Credit: Getty
Housing
Social housing tenants forced to live in overcrowded conditions due to lack of new homes
By Amy Beecham
4 years ago
According to housing charity Shelter, over 1.5 million people are being forced to live in overcrowded social homes.
“We are in desperate need of more space,” says Eleanor*, a 29-year-old single mother who has been living in a one-bedroom flat with her two children for nine years.
Sharing a bedroom has impacted her and her children’s lives, health and wellbeing greatly, she tells Stylist. “I keep trying to find us a bigger home but I’m just facing dead ends.”
The impact of overcrowding
New research from Shelter has revealed the shocking scale of overcrowding in England, with over 1.5 million people forced to live in overcrowded social homes.
According to the housing charity, one in six residents now live in an overcrowded home.
With current levels of overcrowding the worst on record, and previous research from Shelter’s frontline services demonstrating the damage overcrowding can cause to children’s health, educational attainment, and life chances, it’s an alarming trend.
Families are literally living on top of each other – something you would expect to see in the Victorian era, not the 21st century
Eleanor and her children, aged six and 11, would be unable to access affordable housing if it wasn’t for social homes. “Being a single parent on a low income, a lot of private landlords aren’t willing to accept us, and I don’t have the money for a big deposit even if they would,” she says. “Plus, it’s a very unstable situation when you face eviction anytime with the children.”
Eleanor explains that the overcrowding makes looking after her children challenging. “I feel sorry for them and as a parent you feel guilty and like you’ve failed, because every child wants to have their own room.”
But not only does she feel like her children don’t have enough space, she also says that not having her own privacy can be “frustrating”. “If you want to pursue a relationship with someone, you just don’t have the space to. And having lots of family and friends around to socialise just isn’t an option. Some people take that for granted but we just can’t.”
What has caused the social housing crisis?
Shelter believes that the gross undersupply of new social homes is to blame for the social housing crisis. Last year fewer than 7,000 new social homes were built, despite more than one million households being on the waiting list.
Polly Neate, chief executive of Shelter said: “The devastating level of overcrowding in social housing is scandalous. Years of failure to build social homes mean there are too many people chasing too few homes. Families are literally living on top of each other – something you would expect to see in the Victorian era, not the 21st century.”
This hopeless situation has caused me so much distress and has made my depression and anxiety much worse
And of course, lockdown made things even harder for many low-income families. “The pandemic has left many of us feeling trapped, but for those crammed into homes too small, it’s been a nightmare. Overcrowding puts a strain on every aspect of family life. We’ve got parents sleeping on sofas, siblings all sharing one bed, and babies who don’t have the space to crawl,” says Neate.

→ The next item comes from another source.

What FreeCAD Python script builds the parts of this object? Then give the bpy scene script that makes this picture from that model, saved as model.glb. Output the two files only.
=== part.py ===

“These overcrowded families are stranded with nowhere else to go. Home ownership is out of reach and private renting is too expensive for most. The answer is clear: the government cannot build back better without building good-quality social homes.”
The experience has left Eleanor feeling dejected and alone in her fight to have enough space for her family. “I feel like I have no one to turn to and no one willing to listen or take me seriously,” she says.
When she first moved into her flat, she says that she did her best to make it feel homely. “At first I tried to fix it up, but I’ve gotten rid of a lot of stuff in order to make more space,” she says. She explains that she’s been in a limbo of if or when she can move for so long that she’s just stopped trying.
“It doesn’t feel like a home because there’s so much we can’t do. It’s a really stressful situation to be in.”
How can the social housing crisis be tackled?
With the spiralling costs of homeownership and private renting driving up demand for secure and genuinely affordable social housing, Shelter is calling on the government to invest in building 90,000 new social homes a year to combat overcrowding and end the housing emergency.
Eleanor agrees that “social housing is and should be for people who need it most, but there just aren’t any homes available.” She hopes to move soon, and says that doing so would “change everything” for her family.
“This hopeless situation has caused me so much distress and has made my depression and anxiety much worse.”
“I just want local authorities and housing associations to take more notice and prioritise it more.”